F. Implikasi Aliran Rasionalisme Terhadap Dunia Pendidikan
Seperti kita ketahui bahwa Logika adalah kaidah-kaidah berfikir.
Subyeknya akal-akal rasional. Obyeknya adalah proposisi bahasa. Proposisi bahasa yang mencerminkan
realitas, apakah itu realitas di alam nyata ataupun realitas di alam fikiran.
Kaidah-kaidah berfikir dalam logika bersifat niscaya atau mesti. Penolakan
terhadap kaidah berfikir ini adalah
mustahil (tidak mungkin).

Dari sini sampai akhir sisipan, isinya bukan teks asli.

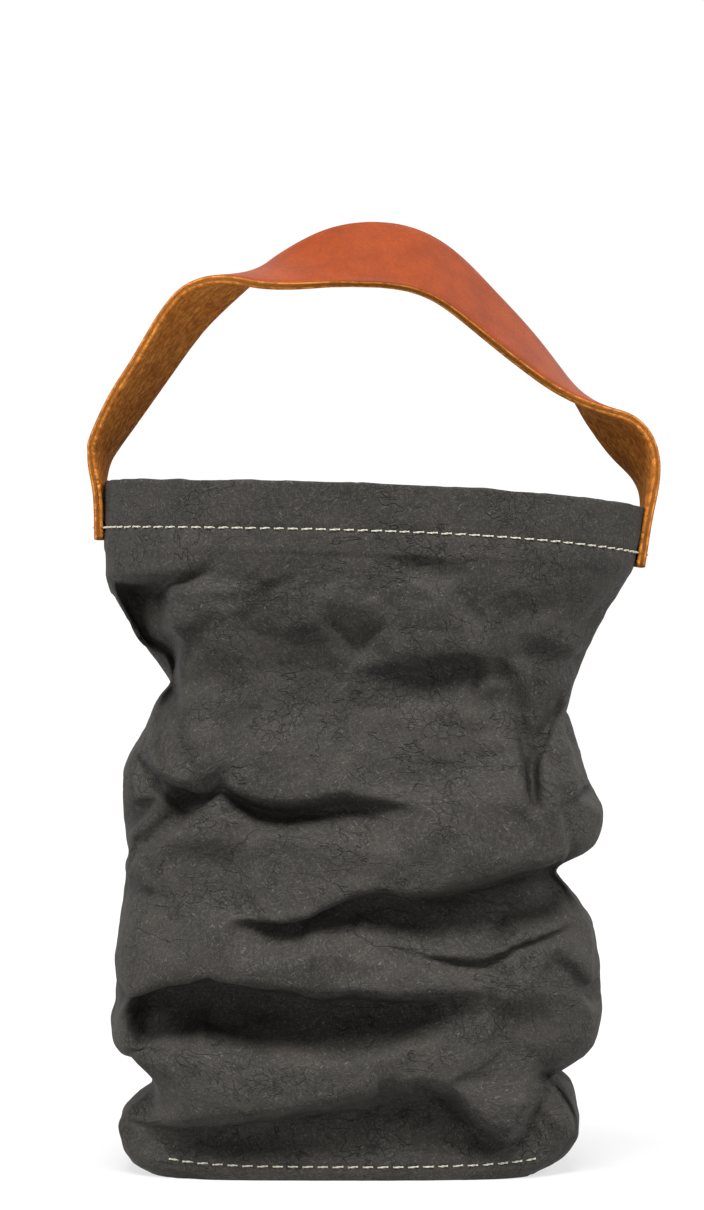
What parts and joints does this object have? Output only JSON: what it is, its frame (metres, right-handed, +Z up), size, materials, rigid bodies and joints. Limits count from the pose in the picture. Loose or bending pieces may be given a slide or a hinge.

Bahkan mustahil pula dalam semua khayalan atau
“angan-angan” yang mungkin (all possible intelligebles).
Contohnya, sesuatu apapun pasti sama
dengan dirinya sendiri, dan tidak sama dengan yang bukan dirinya. Prinsip
berfikir ini telah tertanam secara niscaya sejak manusia lahir. Tertanam secara
kodrati dan spontan. Dan selalu hadir kapan saja fikiran digunakan. Dan ini
harus selalu diterima kapan saja realitas apapun dipahami. Bahkan, lebih jauh,
prinsip ini sesungguhnya adalah
satu dari watak niscaya seluruh yang maujud (the very property of being). Tidak
mengakui prinsip ini, yang biasa disebut dengan prinsip non-kontradiksi, akan
menghancurkan seluruh kebenaran dalam alam bahasa maupun dalam semua alam lain.
Tidak menerimanya berarti meruntuhkan seluruh arsitektur bangunan agama,
filsafat, sains dan teknologi, dan seluruh pengetahuan manusia.
Rasionalisme mencapai puncaknya melalui Rene
Descartes yang terkenal dengan adagiumnya: Cogito, ergo sum (Aku
berpikir, maka aku ada). Ia beranggapan bahwa pengetahuan dihasilkan oleh
indra. Tetapi karena indra itu tidak dapat meyakinkan, bahkan mungkin pula
menyesatkan, maka indra tidak dapat diandalkan. Yang paling bisa diandalkan adalah diri sendiri. Dengan
demikian, inti rasionalisme
adalah bahwa pengetahuan
yang dapat diandalkan bukan berasal dari pengalaman, melainkan dari pikiran.